There is no better way to accomplish this than for Dick Baddour, director of athletics, to retire gracefully.
He should make a statement that he has done his best for the school he loves so dearly and is ready to spend more time with his family.
Now is no time for stubborn pride.
He has served the university longer than many of its alumni have been alive.
There is no need to take cheap shots at him on the way out the door, either. Throw him a party; congratulate him on a retirement well-earned and then get down to the business of finding an AD who can finish what Baddour has guided the school through so carefully in the last year.
But it is important that he walk out that door.
His retirement and then a strong statement from a new AD could go a long way in Carolina's favor. UNC has already done plenty by suspending players later found to be innocent, and by losing players who were guilty of accepting improper benefits and academic improprieties.
The NCAA wants its pound of flesh.
UNC appears to an easy target for making an example, unlike Auburn and the rest of the Southeastern Conference, which the officials at NCAA headquarters clearly fear.
Of course, by now many of you reading this are saying, maybe even screaming, that Coach Butch Davis is the one who should go.
You are wrong.
Davis is at fault for hiring John Blake. But no coach in America can keep a player from taking money from a runner or agent if the kid wants to do it.
As Duke's Mike Krzyzewski said, 'It only takes one kid to do it.'
Also, Davis does not oversee the tutoring program. That falls under the leadership of Chancellor Holden Throp and Baddour.
With the tremendous investment in the football program at the moment and Davis' public relations skills, he can lead the football program out of this mess, back to respectability and to more wins on the field.
As for Thorp, he is relatively new to the job and would be better off learning from his mistakes than resigning. His departure would be an unnecessary sacrifice.
The sacrifice must come from the man whose direct responsibility was to see that these kinds of mistakes did not occur in the athletic department.
He is the man who has preached the "Carolina Way" every day of his life as AD.
Well, the Carolina Way in this case should be to step aside with class.
This game is run by the people at NCAA headquarters and they fixed it from the start with scare tactics and grilling teenagers without proper representation. UNC has no choice at this point but to finish by the NCAA's rules, hypocritical as some may be.
The letter Carolina received this week reveals nothing earth shattering. We have heard it all, repeatedly.

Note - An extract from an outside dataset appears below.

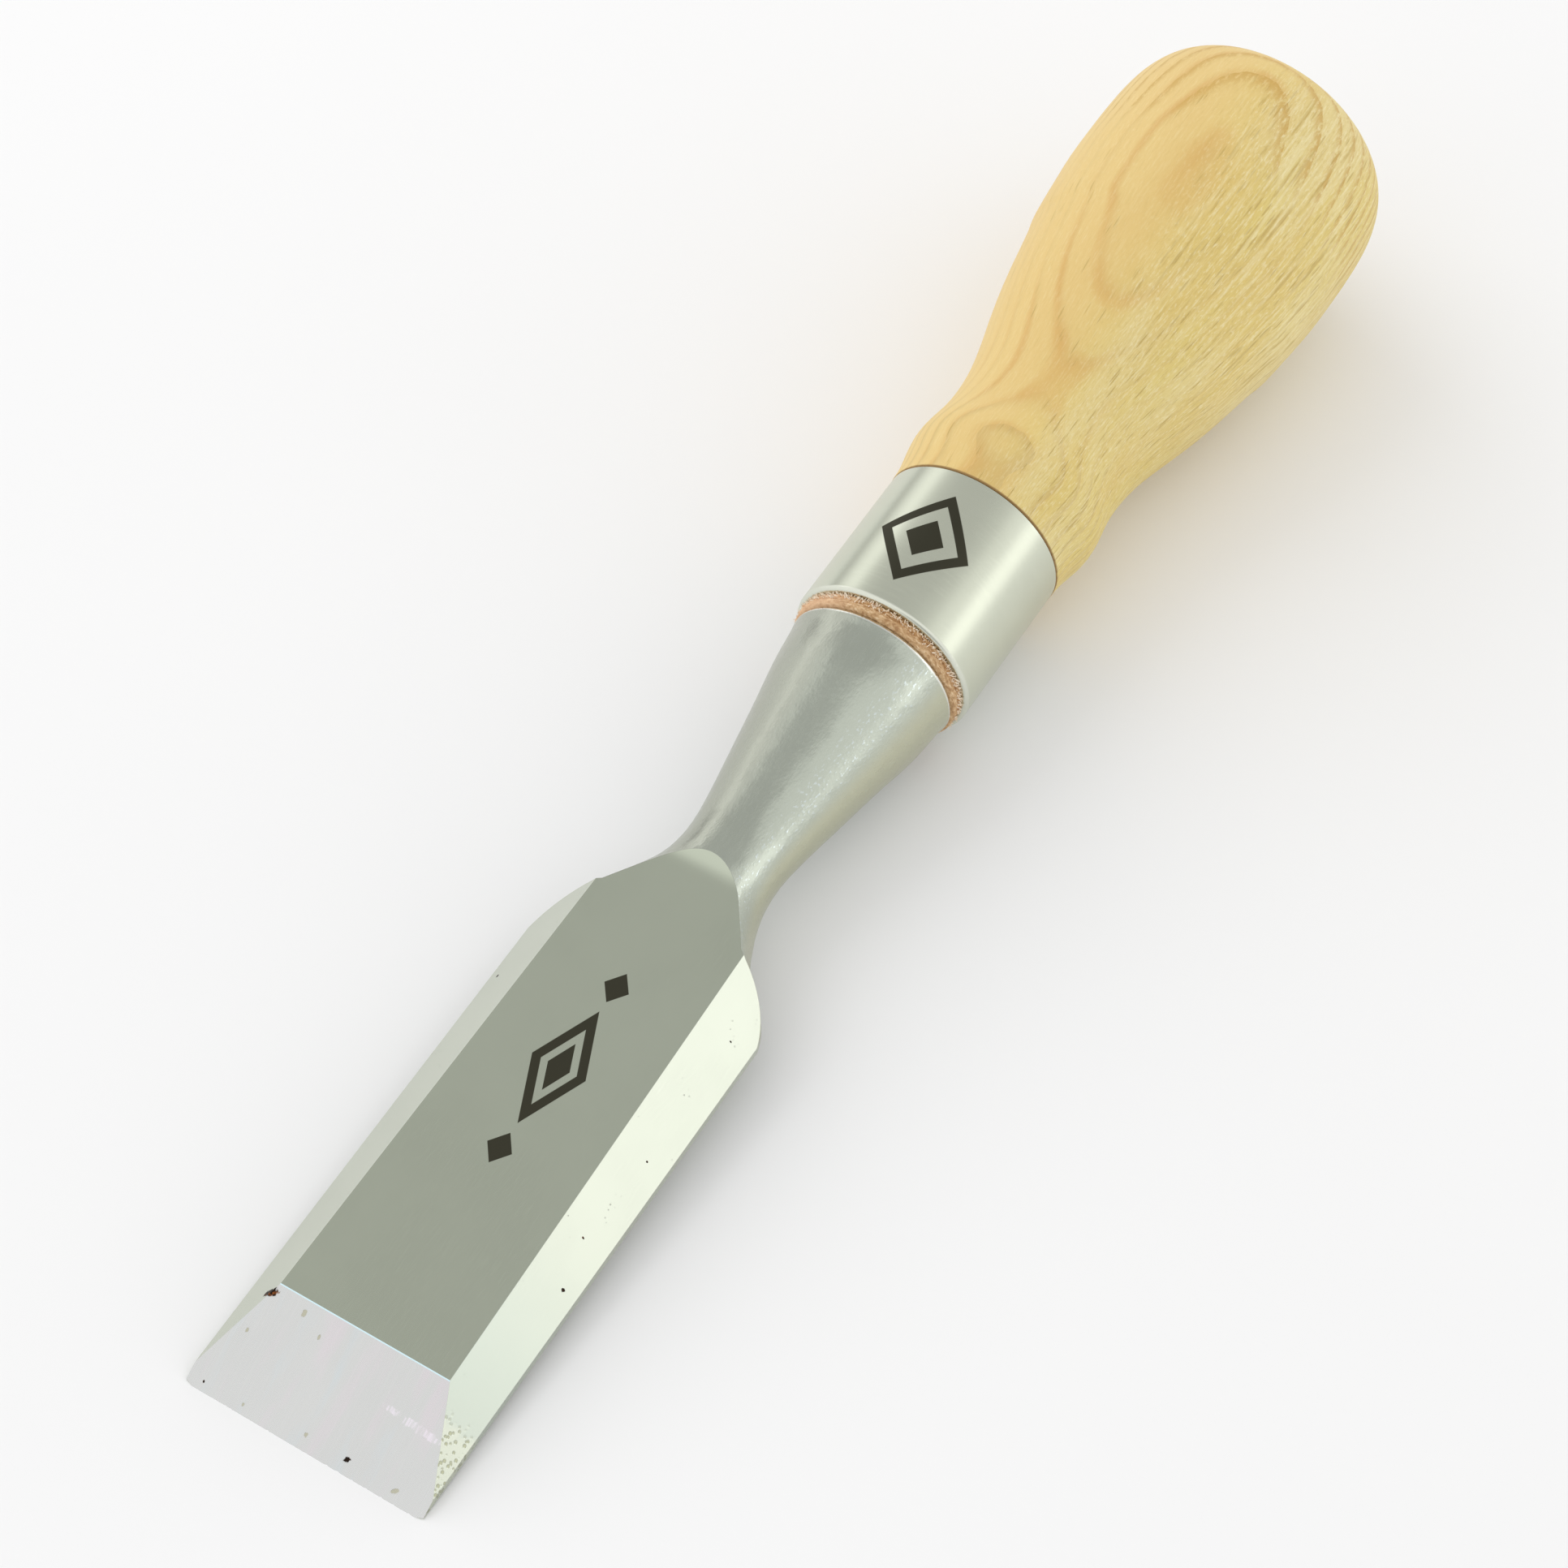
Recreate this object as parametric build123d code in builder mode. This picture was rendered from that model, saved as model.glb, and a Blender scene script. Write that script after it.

Anyone who has watched the NCAA through the years, though, has seen that preemptive moves can make a difference. More than once, a resignation and self-imposed sanctions led the NCAA to back off some at the end of its inquisition.
So I'll say it one more time. That sacrifice should be Baddour announcing his retirement.
Do it now and there would be time to find a replacement, give him or her a chance to make a strong-sounding statement and then give the school's final answer to the NCAA's inquiry.